= NakNak =

Collectible toys by Hasbro

NakNak was a collectable toy line manufactured by Hasbro from early 2001 to late 2003. They were "stacking battle action figures" that clicked when their arms or legs were moved. In addition to solely collecting the toys, players were also able to play a game of stacking them without the figures falling over. It was heralded as the "first ever stacking battle action figure brand".

They were given away in McDonald's Happy Meals in 2003.

Different NakNak figures were categorized by "Cliks" based on the types of hands and feet they had (blocks, toes or hooks), as well as their aesthetic.

| Name | Arms | Legs | Number of figures |
|---|---|---|---|
| Tribanaks | Hook | Hook | 8 |
| Camo-Naks | Toes | Hook | 7 |
| Humanaks | Hook | Toes | 8 |
| Alienaks | Hook | Block | 9 |
| Artznaks | Toes | Block | 9 |
| Robonaks | Block | Block | 9 |
| Maginaks | Toes | Hook | 9 |
| Graffitinaks | Toes | Block | 7 |
| Basenaks | Hook | Toes | 5 |
| Dominaks | Block | Block | 5 |
| Creepnaks* | Hook | Block | 7 |
| Hairynaks* | Hook | Block | 2 |
| Fisherman-naks | Hook | Block | 3 |
| Hasbro-nak | Hook | Block | 1 |
| Today Show Nak | ? | ? | 1 |

- These Cliks are a different make and quality than the official, original figures.

There was one special figure that could exist within any Clik and was thus named the "Chameleon-nak". It was a holographic figure and was only available by purchasing the first playset produced by Hasbro labeled as the "NakNak Wave Rocker Play-set".

Two Graffitinaks out of the 7 in the known Clik were only available by purchase of the second playset known as the "NakNak Ultimate Play-set".

A third playset was also available called the "NakNak Case Play-set" that could hold up to 30 figures. Five random figures were also included in the purchase of the playset.

Aside from the established Cliks, there are several significant subgroups of Naknak figures.

Stunt Stackers- There were 8 figures in this subgroup. It was a compilation of various figures from other Cliks, but given very special gear that could often be used in stacking competitions. Some examples of the gear were a bike helmet, a unicycle, a scooter, gloves and various others. The only way to use a Stunt Stacker in a competition is if the Nakitude and Stacking die were rolled into the "Ground" and "Wild" positions twice.
Holographics- There were 3 holographic figures within this subgroup. Only one could be used in any stacking competition, and you must declare whether you want to use one or not. If used, you could pose it in any way on the central stack or on the ground touching the stack, without rolling the dice.

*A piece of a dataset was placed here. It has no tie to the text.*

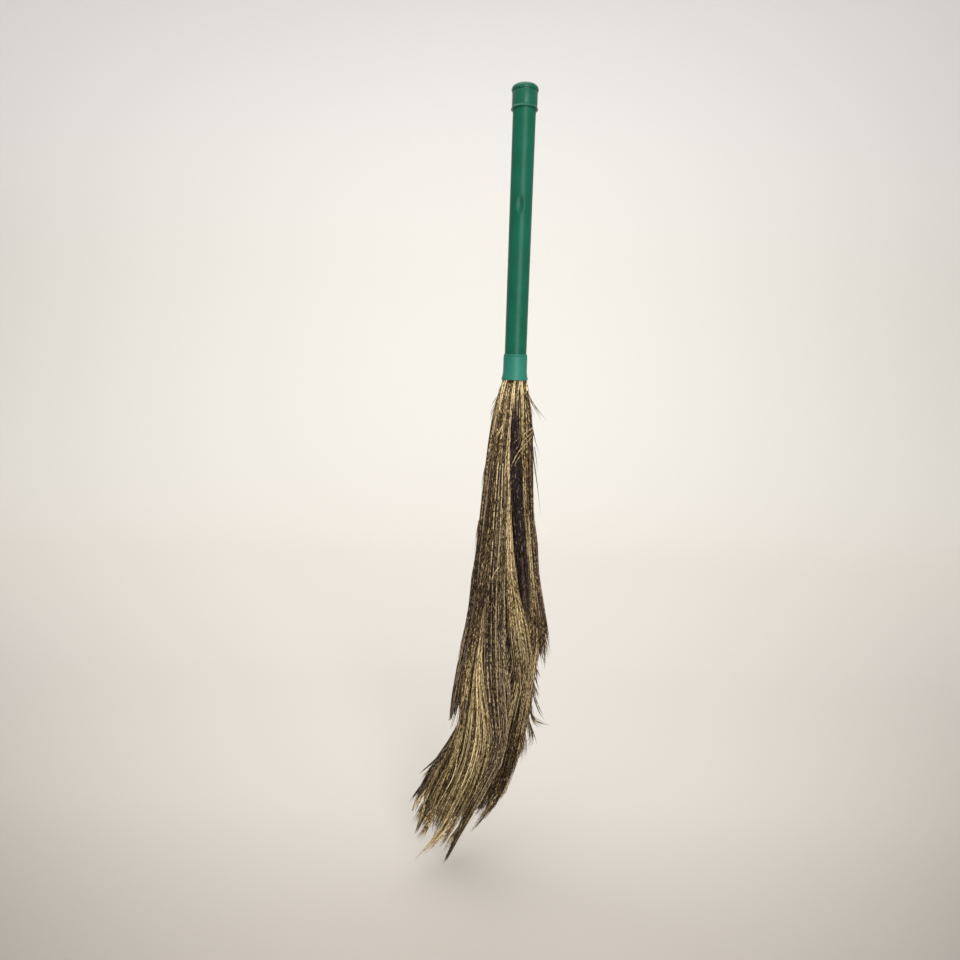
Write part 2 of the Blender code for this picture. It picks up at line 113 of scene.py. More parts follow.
# Hanks that the front shows, each with its route as rows of drop, middle, half width and how
# deep its middle lies under the skirt's face, in mm, and its colouring as rows of drop in mm,
# share of ripe straw, share of plum brown and its step of tone
FRONT_HANKS = {
    "outer_plume_01": {
        "slot": "grey_brown_grass", "seed": 11, "tip": 664, "tone": 0.50, "fullness": 1.4,
        "route": (
            (14, -6, 5, 5), (31, -7.5, 5.5, 5), (68, -10, 6.5, 5), (107, -12, 8.5, 6),
            (146, -13, 9.5, 6), (206, -14.5, 11, 7), (246, -15.5, 12.5, 7), (288, -15, 14.5, 8),
            (332, -15, 13.5, 8), (377, -13, 13, 8), (422, -7, 13, 8), (469, -5, 10, 7),
            (500, -13, 10, 6), (541, -31, 9, 6), (591, -50, 5.4, 5), (628, -63.5, 2.6, 4),
            (664, -76, 0.8, 3),
        ),
        "colouring": (
            (0, 0.9, 0, PLAIN), (25, 0.75, 0, DULL), (60, 0.5, 0, DULL), (90, 0.45, 0, DULL),
            (170, 0.2, 0, DULL), (225, 0.1, 0.05, DULL), (290, 0.1, 0.1, DARK),
            (345, 0.1, 0.15, DULL), (400, 0.1, 0.2, DULL), (500, 0.15, 0.15, DULL),
            (590, 0.25, 0.15, DULL), (634, 0.25, 0.35, DULL), (664, 0.1, 0.6, DARK),
        ),
    },
    "outer_plume_02": {
        "slot": "purple_brown_grass", "seed": 12, "tip": 296, "tone": 0.42, "fullness": 0.9,
        "route": (
            (14, 2, 2.6, 6), (31, 1.2, 2.8, 4), (49, 1.2, 4, 4), (68, 2.2, 5.3, 4), (106, 3.8, 7, 5),
            (145, 7.2, 7.6, 5), (185, 12, 7.6, 5), (225, 16.8, 7, 5), (252, 20.2, 5.4, 4),
            (275, 24, 3.6, 4), (296, 26.8, 2, 4),
        ),
        "colouring": (
            (0, 0.9, 0.05, PLAIN), (28, 0.4, 0.4, DULL), (50, 0, 1, DARK), (100, 0, 1, DEEP),
            (215, 0.05, 0.8, DEEP), (245, 0.1, 0.7, DARK), (296, 0.2, 0.5, DULL),
        ),
    },
    "outer_plume_03": {
        "slot": "olive_grass", "seed": 13, "tip": 606, "tone": 0.36, "fullness": 1.6,
        "route": (
            (12, 9.5, 4.5, 4), (31, 11, 5, 4), (69, 12.9, 5.2, 4), (107, 15.6, 4.4, 4),
            (146, 17.8, 3.4, 4), (186, 22.3, 2.6, 4), (227, 27.5, 2.6, 4), (268, 32.6, 3.6, 4),
            (300, 35, 6, 5), (340, 32.5, 10, 7), (383, 25.5, 12.5, 8), (430, 19, 14.5, 8),
            (478, 11, 15.5, 8), (502, 7, 14.5, 8), (527, -1, 15, 8), (551, -12, 15.5, 7),
            (577, -25, 13, 6), (594, -35, 11, 5), (606, -42, 8, 5),
        ),
        "colouring": (
            (0, 0.9, 0, PLAIN), (30, 0.65, 0, PLAIN), (60, 0.4, 0, DULL), (90, 0.25, 0, DARK),
            (145, 0.15, 0.2, PLAIN), (225, 0.2, 0.2, PLAIN), (300, 0.1, 0.4, DARK),
            (350, 0.15, 0.3, PLAIN), (410, 0.15, 0.35, PLAIN), (470, 0.1, 0.35, DULL),
            (530, 0.1, 0.4, DARK), (606, 0.4, 0.1, DARK),
        ),
    },
    "outer_plume_04": {
        "slot": "brown_grass", "seed": 14, "tip": 352, "tone": 0.34, "fullness": 0.9,
        "route": (
            (12, 13.5, 3, 3), (31, 17, 3.2, 3), (51, 19.5, 3.6, 4), (89, 21.8, 3.6, 4),
            (129, 23.8, 3.8, 4), (169, 26.4, 4.2, 4), (190, 29, 4.4, 4), (231, 34, 4.4, 4),
            (273, 40.5, 5, 4), (295, 44.5, 6, 5), (318, 48, 7, 5), (352, 52, 6, 5),
        ),
        "colouring": (
            (0, 0.9, 0, PLAIN), (25, 0.6, 0, PLAIN), (50, 0.15, 0.15, DULL), (120, 0.05, 0.4, DULL),
            (230, 0.05, 0.5, DULL), (270, 0.05, 0.5, PLAIN), (300, 0.1, 0.3, BRIGHT),
        ),
    },
    "outer_plume_11": {
        "slot": "brown_grass", "seed": 21, "tip": 458, "tone": 0.34, "fullness": 1.1,
        "route": (
            (13, -14, 3.2, 3), (51, -21, 3.8, 3), (90, -25.7, 5, 4), (130, -28.7, 5.5, 4),
            (170, -31.7, 6, 4), (211, -34.8, 6, 4), (253, -39.4, 6, 4), (296, -44.2, 6, 4),
            (341, -51.4, 6, 4), (387, -58.6, 5.8, 4), (411, -61.5, 6.2, 4), (438, -65.5, 4.8, 3),
            (458, -69.2, 2.4, 3),
        ),
        "colouring": (
            (0, 0.5, 0, PLAIN), (60, 0.15, 0, PLAIN), (146, 0.05, 0.3, DARK), (225, 0, 0.35, DARK),
            (320, 0, 0.35, DULL), (390, 0.05, 0.35, BRIGHT), (458, 0, 0.5, PLAIN),
        ),
    },
    "outer_plume_12": {
        "slot": "olive_grass", "seed": 22, "tip": 622, "tone": 0.32, "fullness": 1.5,
        "route": (
            (14, -11, 4, 4), (32, -14, 5, 4), (71, -17.5, 5.5, 4), (110, -21, 5.5, 4),
            (170, -24.5, 6.5, 5), (211, -28, 6.5, 5), (253, -32.4, 7, 5), (293, -36.2, 7, 5),
            (337, -42, 6.5, 5), (383, -47.5, 6.5, 5), (429, -50, 7.2, 5), (453, -52, 7.5, 6),
            (477, -58, 9, 6), (501, -69, 11, 7), (525, -79, 12.5, 7), (550, -88, 14, 7),
            (577, -95, 13, 7), (600, -103, 9, 6), (622, -112, 4, 4),
        ),
        "colouring": (
            (0, 0.9, 0, BRIGHT), (25, 0.7, 0, PLAIN), (50, 0.3, 0.05, DARK), (85, 0.15, 0.15, DARK),
            (150, 0.05, 0.35, DARK), (310, 0, 0.45, DARK), (370, 0.15, 0.15, DULL),
            (440, 0.2, 0.05, PLAIN), (500, 0.2, 0.15, PLAIN), (560, 0.35, 0.05, PLAIN),
            (600, 0.75, 0, PLAIN), (622, 1, 0, PLAIN),
        ),
    },
    "outer_plume_10": {
        "slot": "purple_brown_grass", "seed": 20, "tip": 590, "tone": 0.42, "fullness": 1.3,
        "route": (
            (14, -14, 3, 4), (51, -17, 4, 6), (130, -25.5, 5.5, 8), (211, -31.5, 6.5, 9),
            (296, -38.5, 7, 10), (364, -47, 7, 9), (411, -48, 6, 8), (440, -50, 6, 7),
            (464, -56, 7.5, 6), (488, -69, 9, 6), (513, -84, 9, 6), (538, -96, 9, 6),
            (564, -109, 6, 6), (590, -118, 2, 4),
        ),
        "colouring": (
            (0, 0.4, 0.1, PLAIN), (100, 0, 0.4, PLAIN), (440, 0.1, 0.4, PLAIN),
            (500, 0.3, 0.15, PLAIN), (590, 0.6, 0, PLAIN),
        ),
    },
    "inner_plume_1": {
        "slot": "straw_grass", "seed": 31, "tip": 452, "tone": 0.50, "fullness": 1.4,
        "route": (
            (14, -1, 4, 8), (80, -3, 2.4, 10), (107, -3.4, 1.6, 8), (128, -3.4, 1.0, 4),
            (155, -2.8, 2.4, 3.5), (185, -1.6, 4.2, 4), (205, -0.4, 4.8, 4), (225, 1.4, 5.6, 5),
            (245, 3.8, 7.2, 5), (266, 7, 9, 6), (286, 10.8, 11.6, 6), (311, 15, 13, 7),
            (333, 19, 13.5, 7), (355, 22, 13, 7), (378, 24.5, 12.5, 7), (401, 26.5, 11, 7),
            (424, 28, 8, 6), (452, 30, 4, 5),
        ),
        "colouring": (
            (0, 0.9, 0, PLAIN), (110, 0.4, 0, DULL), (200, 0.3, 0, DULL), (240, 0.4, 0, DARK),
            (275, 0.45, 0, DARK), (316, 0.4, 0.15, DULL), (345, 0.35, 0.25, DULL),
            (400, 0.25, 0.35, DULL), (452, 0.15, 0.35, DULL),
        ),
    },
    "inner_plume_6": {
        "slot": "olive_grass", "seed": 36, "tip": 624, "tone": 0.66, "fullness": 2.4,
        "route": (
            (14, -5, 4, 9), (107, -15, 6, 12), (200, -23, 7, 13), (260, -27, 5, 14), (296, -29, 2, 12),
            (315, -30.6, 1.6, 11), (331, -32.5, 2.4, 7.5), (353, -34, 4.2, 5.5), (375, -34.5, 6.6, 6.5),
            (398, -33, 10.5, 7), (421, -31, 14, 8), (444, -30, 17.5, 9), (467, -31.5, 20, 10),
            (490, -35, 21, 10), (514, -42, 22, 10), (539, -51, 24, 9), (563, -61, 24, 8),
            (588, -71, 21, 7), (613, -80, 19, 6), (624, -85, 16, 5),
        ),
        "colouring": (
            (0, 0.6, 0, PLAIN), (310, 0.35, 0, DULL), (350, 0.5, 0, DULL), (400, 0.7, 0, DULL),
            (470, 0.75, 0, DULL), (510, 0.5, 0.05, DULL), (570, 0.4, 0, DULL), (624, 0.9, 0, DULL),
        ),
    },
}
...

Promo-Naks- This subgroup includes figures from promotional events, some of which are very difficult to find today. There are 14 known Promo-naks. Three of these were available by mail order from Gorton's of Gloucester while two others were specially made called the "Hasbro-Nak" and
the "Today Show nak". The Hasbro-Nak has the Hasbro logo on its belly while the Today Show nak represented the Today Show logo imprinted on its belly.
McDonald's and Great Clips both had their own representative figures as well, which had slight differences compared to the retail ones manufactured by Hasbro. The retail Hasbro figures had the same design on both sides of each figures's body. The McDonald's "Creepnaks" and the Great Clips "Hairynaks", as they were referred to, had no stickers on the back side so that included stickers could be applied. The Creepnaks and Hairynaks had similar body and head designs to their Hasbro counterparts, but the heads clicked when swiveled around and the arms and legs were hollowed out. There were 7 figures made by McDonald's. Happy Meal Toys #1 and #2 each came with two figures (one unique figure each) and no accessories, while the other five had some accessories included with them such as alien heads, alien feet, a small stacking pyramid and a carrying case that could hold 5 figures. There were 2 figures put out by Great Clips as part of a back to school promotion from July to August 2003.

It is arguable that Promo-naks are their own "Clik". On one hand, all known Promo-naks have hook arms and block legs, which is characteristic of a cohesive "Clik". However, Hairynaks and Creepnaks seem to contradict this by specifically defining themselves as unique cliks.

Clown-naks and Basket-naks- Clown-naks and Basket-naks would have been two new Naknak cliks. Their gimmick is that they have different proportions than standard figures.
While they were never released, they were announced to be "coming soon" in pamphlets that came with later Naknak boosters.